Portanto, os sistemas de governança simplesmente não foram desenvolvidos nem estão preparados para impedir fraudes, pois elas sempre serão acompanhadas de uma estratégia para burlar as balizas criadas para preveni-las, sobretudo quando os fraudadores conhecem os mecanismos de controles.
Da mesma forma, não é possível exigir de qualquer órgão de governança ou controles internos que parta da premissa de tratamento de que todos são criminosos. Assim, se não há razões factuais para desconfiança alicerçada em concretudes, seja da veracidade de informações prestadas, seja da idoneidade de indivíduos, por que se exigiria fazê-lo, criando-se um princípio de desconfiança absoluta em tudo e em todos?
Quem assim sustenta são os engenheiros de obra pronta, verdadeiros profetas do passado, que, após ocorrido o evento danoso, olhando-o do conforto do seu gabinete ou escritório pelo retrovisor do tempo, diz que ele e qualquer um teria sido capaz de antevê-lo. Teria mesmo? Na grande maioria dos casos, transportando-se para o momento antecedente a um evento danoso ou à descoberta de uma prática ilícita (fraude ou corrupção, por exemplo), é de se convir que, em boa parte das vezes, presunções não poderiam ser tratadas como certeza.

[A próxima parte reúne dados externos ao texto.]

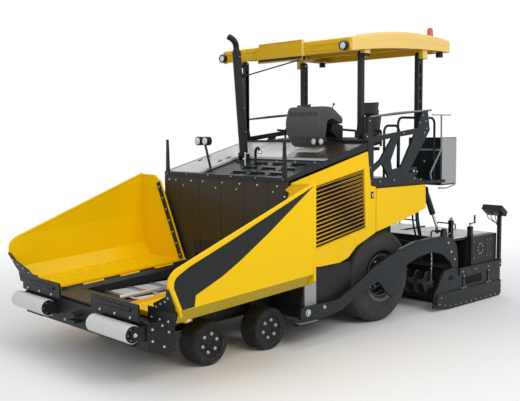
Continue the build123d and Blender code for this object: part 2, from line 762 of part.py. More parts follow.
# Hood: sloped top skin, in front of it a slotted deck, rims and side bands
hood_slope = (HOOD_REAR_Z - HOOD_FRONT_Z) / (HOOD_REAR_Y - BACK_WALL_Y)


def hood_z(y):
    """Height of the hood's top at a place along the machine."""
    return HOOD_FRONT_Z + hood_slope * (y - BACK_WALL_Y)


EXHAUST_Z = hood_z(EXHAUST_Y) - DECK_DROP + EXHAUST_RISE
HOOD_EDGE = 25  # side bands stand inside the doors' top edge
with BuildPart() as hood_top:
    for low_x, high_x, front_y in (
        (-HOOD_HALF + HOOD_EDGE, DECK_FAR_X, BACK_WALL_Y + 32),
        (DECK_FAR_X, HOOD_HALF - HOOD_EDGE, DECK_REAR_Y),
    ):
        with BuildSketch(side_plane(low_x)):
            with BuildLine():
                Polyline(
                    (front_y, hood_z(front_y) - HOOD_SKIN),
                    (HOOD_REAR_Y, HOOD_REAR_Z - HOOD_SKIN),
                    (HOOD_REAR_Y, HOOD_REAR_Z),
                    (front_y, hood_z(front_y)),
                    close=True,
                )
            make_face()
        extrude(amount=high_x - low_x)
finish(hood_top, "hood_top")

SLOT_ROWS = 3
SLOT_COLUMNS = 3
with BuildPart() as hood_deck:
    # Front rim across the whole width
    with BuildSketch(side_plane(-HOOD_HALF + HOOD_EDGE)):
        with BuildLine():
            Polyline(
                (BACK_WALL_Y, BACK_WALL_HIGH_Z),
                (BACK_WALL_Y + 30, BACK_WALL_HIGH_Z),
                (BACK_WALL_Y + 30, hood_z(BACK_WALL_Y + 30)),
                (BACK_WALL_Y, HOOD_FRONT_Z),
                close=True,
            )
        make_face()
    extrude(amount=2 * (HOOD_HALF - HOOD_EDGE))
    # Bands along both top edges, above the doors
    for side, sign in SIDES:
        band_x = HOOD_HALF - HOOD_EDGE if sign > 0 else -HOOD_HALF
        with BuildSketch(side_plane(band_x)):
            with BuildLine():
                Polyline(
                    (BACK_WALL_Y, 1990),
                    (HOOD_REAR_Y, 2330),
                    (HOOD_REAR_Y, HOOD_REAR_Z + 5),
                    (BACK_WALL_Y, HOOD_FRONT_Z + 5),
                    close=True,
                )
            make_face()
        extrude(amount=HOOD_EDGE)
    # Slotted deck, a little lower than the skin, with rows of slots
    deck_front = BACK_WALL_Y + 30
    deck_rear = DECK_REAR_Y - 2
    with BuildSketch(side_plane(DECK_FAR_X + 2)):
        with BuildLine():
            Polyline(
                (deck_front, hood_z(deck_front) - DECK_DROP - HOOD_SKIN),
                (deck_rear, hood_z(deck_rear) - DECK_DROP - HOOD_SKIN),
                (deck_rear, hood_z(deck_rear) - DECK_DROP),
                (deck_front, hood_z(deck_front) - DECK_DROP),
                close=True,
            )
        make_face()
    extrude(amount=HOOD_HALF - HOOD_EDGE - DECK_FAR_X - 2)
    for row in range(SLOT_ROWS):
        for column in range(SLOT_COLUMNS):
            slot_x = 120 + column * 340
            slot_y = deck_front + 150 + row * 190
            with BuildSketch(Plane(origin=(slot_x, slot_y, 1900))):
                SlotOverall(270, 55)
            extrude(amount=400, mode=Mode.SUBTRACT)
    # Foot plate, ears and pin that carry the exhaust
    with BuildSketch(Plane(origin=(EXHAUST_X, EXHAUST_Y, EXHAUST_Z - EXHAUST_RISE - HOOD_SKIN))):
        Rectangle(190, 130)
    extrude(amount=HOOD_SKIN + 10)
    for ear_x in (-EXHAUST_EYE_WIDE / 2 - 21, EXHAUST_EYE_WIDE / 2 + 6):
        with BuildSketch(side_plane(EXHAUST_X + ear_x)):
            with Locations((EXHAUST_Y, EXHAUST_Z - 30)):
                Rectangle(70, 120)
        extrude(amount=15)
    with BuildSketch(side_plane(EXHAUST_X - EXHAUST_EYE_WIDE / 2 - 15)):
        with Locations((EXHAUST_Y, EXHAUST_Z)):
            Circle(EXHAUST_PIN_R)
    extrude(amount=EXHAUST_EYE_WIDE + 30)
    # Twin work lamps on a stalk at the front edge of the deck
    stalk_foot = Vector(DECK_LAMP_X, DECK_LAMP_Y, hood_z(DECK_LAMP_Y) - DECK_DROP - 10)
    stalk_top = Vector(DECK_LAMP_X - 90, DECK_LAMP_Y - 40, 2450)
    stalk_aim = (stalk_top - stalk_foot).normalized()
    with BuildSketch(Plane(origin=stalk_foot, z_dir=stalk_aim)):
        Circle(16)
    extrude(amount=(stalk_top - stalk_foot).length)
    with BuildSketch(side_plane(DECK_LAMP_X - 180)):
        with Locations((DECK_LAMP_Y - 40, 2450)):
            Circle(14)
    extrude(amount=180)
    for lamp_x in (DECK_LAMP_X - 165, DECK_LAMP_X - 15):
        with BuildSketch(front_plane(DECK_LAMP_Y - 20)):
            with Locations((lamp_x, 2450)):
                Circle(58)
        extrude(amount=70)
    # Guide posts on the front corners
    for side, sign in SIDES:
        with BuildSketch(Plane(origin=(sign * (HOOD_HALF - 55), BACK_WALL_Y + 15, HOOD_FRONT_Z))):
            Rectangle(60, 28)
        with BuildSketch(Plane(origin=(sign * (HOOD_HALF - 55), BACK_WALL_Y + 15, HOOD_FRONT_Z + 440))):
            Rectangle(34, 20)
        loft()
finish(hood_deck, "hood_deck")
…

Em resumo, as boas práticas de governança corporativa ou os órgãos de controle interno e externo, bem como a alta gestão não podem nem devem ser instantaneamente pré-julgados e automaticamente condenados como se falhos ou omissos fossem na hipótese de ocorrência de alguma irregularidade, evento danoso ou fraude, pois não há nenhum escudo protetor invencível em quaisquer práticas de gestão de integridade e compliance.